CONCORD, N.H. Dec. 30 —
Tyco International Inc. said Monday that an exhaustive internal investigation into its accounting revealed no "systemic or significant fraud."
A long-awaited report to the Securities and Exchange Commission concluded that managers bent but didn't break accounting rules to inflate profits.
"Aggressive accounting is not necessarily improper accounting," it said.
The report said accounting errors that had been found and corrected were not material to the company's overall finances. The errors did prompt additional pretax charges of $382 million for the fiscal year that ended Sept. 30.
Tyco previously announced $2.8 billion in charges for the year, during which it lost $9.1 billion, or $4.59 a share. With the new charges, the loss was $9.4 billion, or $4.73 a share.
Tyco's accounting remains under review by the SEC, and several of former top executives, including chief executive Dennis Kozlowski, face criminal charges of fraud and corruption.
Tyco launched its own investigation after Kozlowski's abrupt resignation in June, one day before he was indicted on charges of evading New York sales tax on art purchases. The investigation was expanded in August to include bookkeeping practices back to 1999.
In September, the company told the SEC it had found tens of millions of dollars in unauthorized payments to dozens of employees.
Also in September, Kozlowski, former chief financial officer Mark Swartz and former general counsel Mark Belnick were indicted on charges they improperly reaped millions from Tyco. All have pleaded innocent, and their lawyers have said any money they received was approved.

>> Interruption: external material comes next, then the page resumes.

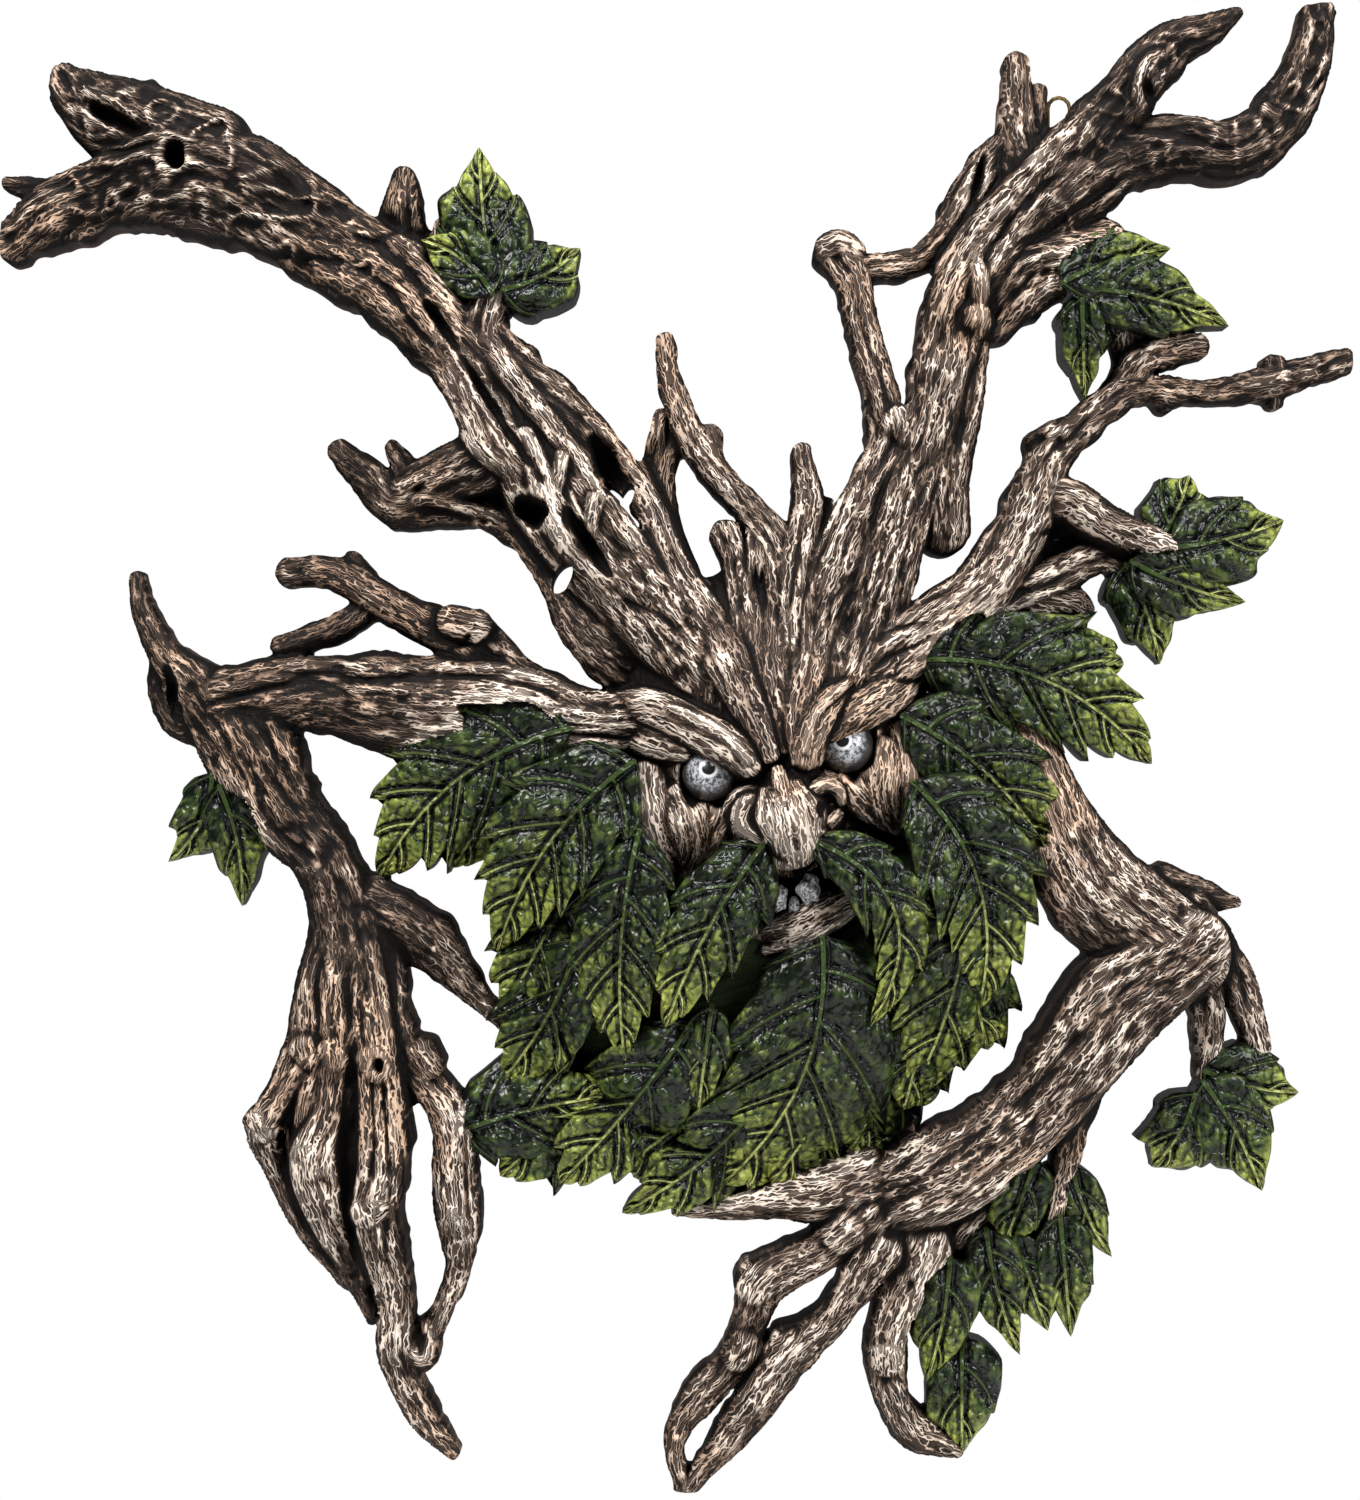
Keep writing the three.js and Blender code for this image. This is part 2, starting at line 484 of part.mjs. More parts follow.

Among Kozlowski's alleged excesses according to SEC documents: buying luxurious homes on the company's dime and using company money to help pay for a $2.1 million birthday for his wife, Karen, on the Italian island of Sardinia.
Last month, former Tyco director Frank Walsh admitted he failed to tell the board he was paid a $20 million finder's fee related to the acquistion of the CIT Group in 2001. He agreed to repay it and a $2.5 million fine.
In its annual report, also released Monday, the company warned that negative publicity has hurt its stock price and harmed customer relations and employee morale. It said some suppliers have asked for letters of credit before shipping orders.
The report noted that Tyco, along with former managers, is a defendant in a number of class-action suits filed by shareholders.
The company's fortunes have improved since July, when former Motorola chief executive Ed Breen took over and began replacing Tyco's board. The report noted that Breen has pledged to make Tyco "a leader in the quality of its accounting and corporate governance."
Corrective action, some already taken, includes improving documentation of accounting decisions; requiring formal approval for charitable donations, employee compensation and employee loans; and centralizing control of employee relocations, travel and expenses, the report said.
The report was filed after the end of trading Monday during which Tyco stock rose 20 cents to $15.35 on the New York Stock Exchange.
Based in Bermuda but with U.S. headquarters in Exeter, Tyco makes everything from telecommunications equipment to home alarm systems.
The report said 25 lawyers spent more than 15,000 hours and 100 accountants spent 50,000 hours on the investigation between August and December.
"Few if any major companies have ever been subjected to the corporate governance and accounting scrutiny entailed in" the investigation, the report said.